Alerts Discussion: how should we implement application-level monitoring and alerts?

livepeer / test-harness

3 stars 2 forks source link

Alerts Discussion: how should we implement application-level monitoring and alerts? #16

Closed eladmallel closed 5 years ago

eladmallel commented 5 years ago

The best way to articulate what we want to achieve is to receive an alert (email/SMS) whenever a certain test network's success rate drops below a certain threshold (e.g. 95%), both on an individual node level, as well as on the entire network level.

What is the best way to achieve that? Some thoughts to kick off the brainstorm:

We could add new code to the node that emits the relevant data to something standard like statsd or collectd, and hook that data up with a Graphite service, which can then connect to PagerDuty
We could rely on our current metrics server implementation, and add features to the metrics server, where it can be the one hosting the threshold and alerting rules, or it can emit raw data to another service (e.g. GCP monitoring, Graphite) where we would configure alerts

Any other approaches you have in mind?

Would love to have a productive discussion here to land on an approach that makes the most sense to all of us.
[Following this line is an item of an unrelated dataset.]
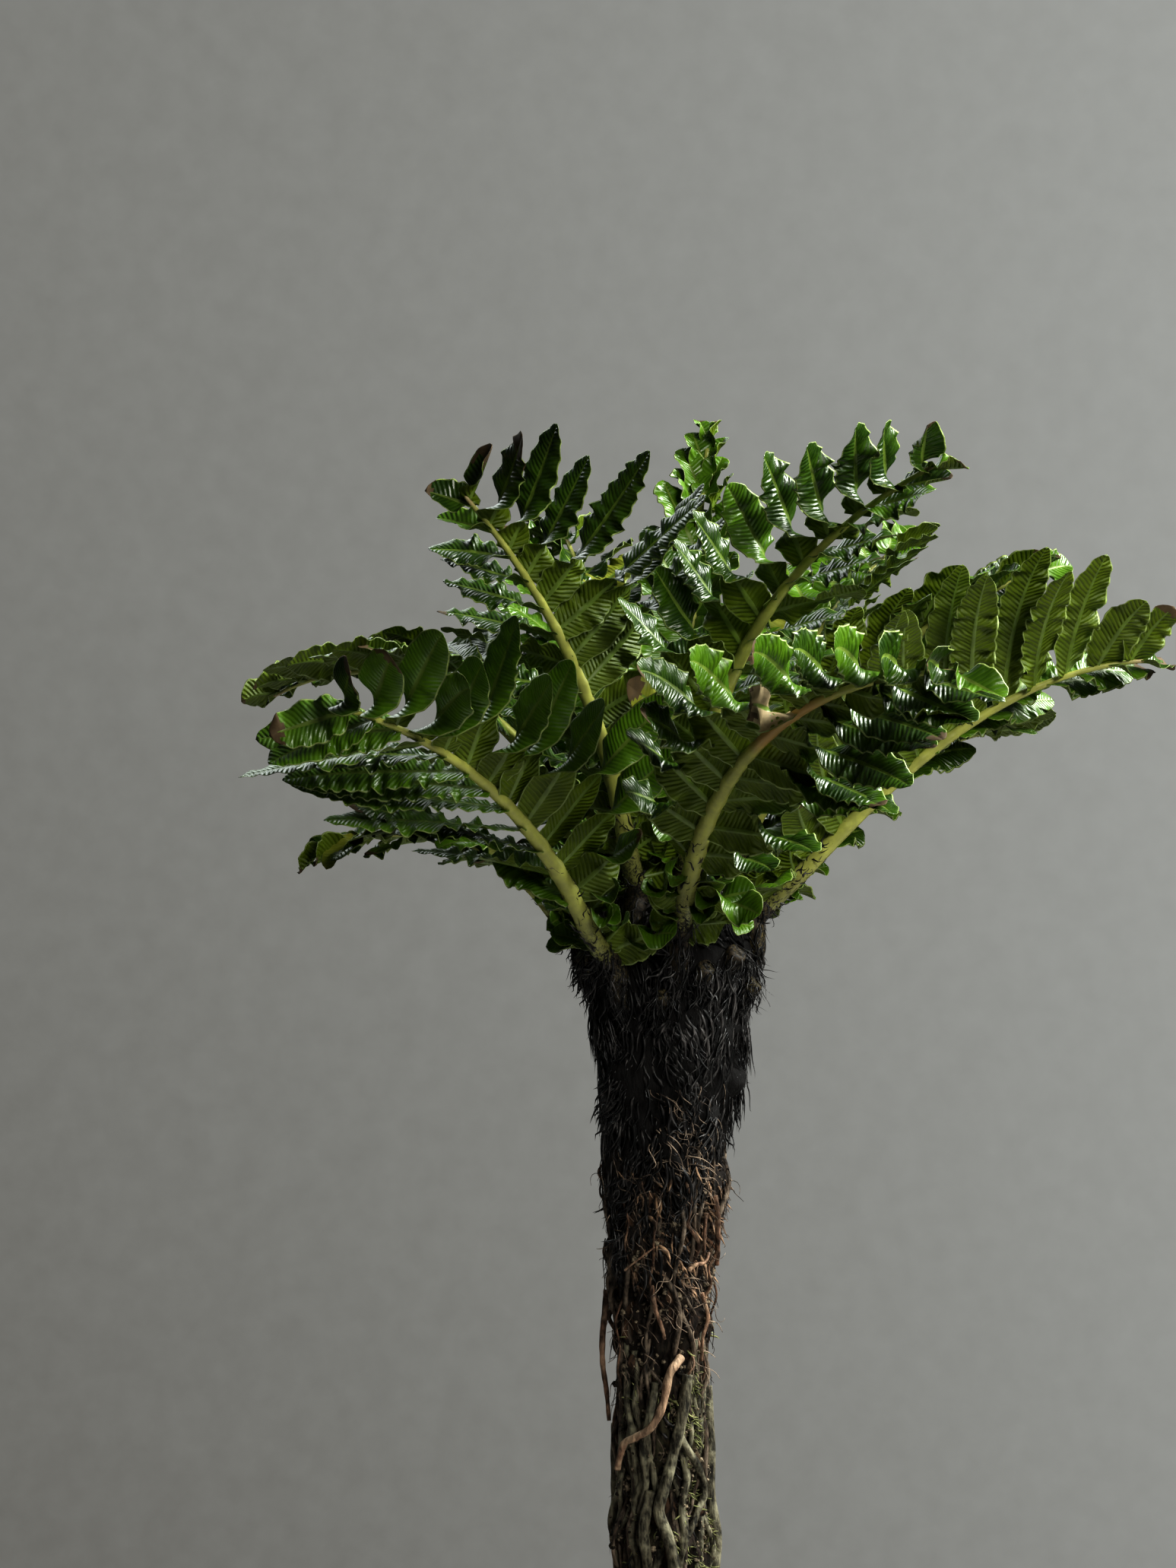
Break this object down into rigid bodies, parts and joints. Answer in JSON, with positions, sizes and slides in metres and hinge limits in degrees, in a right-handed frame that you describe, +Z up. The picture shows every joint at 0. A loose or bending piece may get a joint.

@darkdarkdragon @j0sh @ericxtang

j0sh commented 5 years ago

Since we already have application-specific reporting via the metrics service then I'm inclined to go with option 2.

Option 1 would mean we'd be writing and running code for two concurrent metrics services which doesn't seem ideal.

There's also another option, which is to process the (perhaps aggregated) logs, extract the metrics from the logs and alert based on those numbers. This is the approach I would take if I had designed the metrics system, because it's non-invasive and doesn't require anything within the application except for logging (which is already generally useful on its own). I've typically used homegrown tools for this but there are things such as ELK, Graylog, Splunk, etc.

eladmallel commented 5 years ago

@j0sh interesting thoughts! I've used Splunk in the past and it's really powerful and useful (and expensive!).

I'm curious to better understand how you and @darkdarkdragon are thinking we can use the metrics server to generate alerts. For example, where should we define the threshold and checking against it? How should we wire it up to some alerting SaaS (e.g. GCP, PagerDuty)?

darkdarkdragon commented 5 years ago

@eladmallel

I think we shouldn't look at any hosted solutions - we're making open source project, we shouldn't tie users to any commercial provider.
I looked at graphite some time ago, and didn't liked it, but don't remember why 😄
Ideal solution would be to find open source project, in which we will be able (easily) visualize same data we have in own metrics server, and use it. One possible candidate - Prometheus, but I personally haven't tried it yet.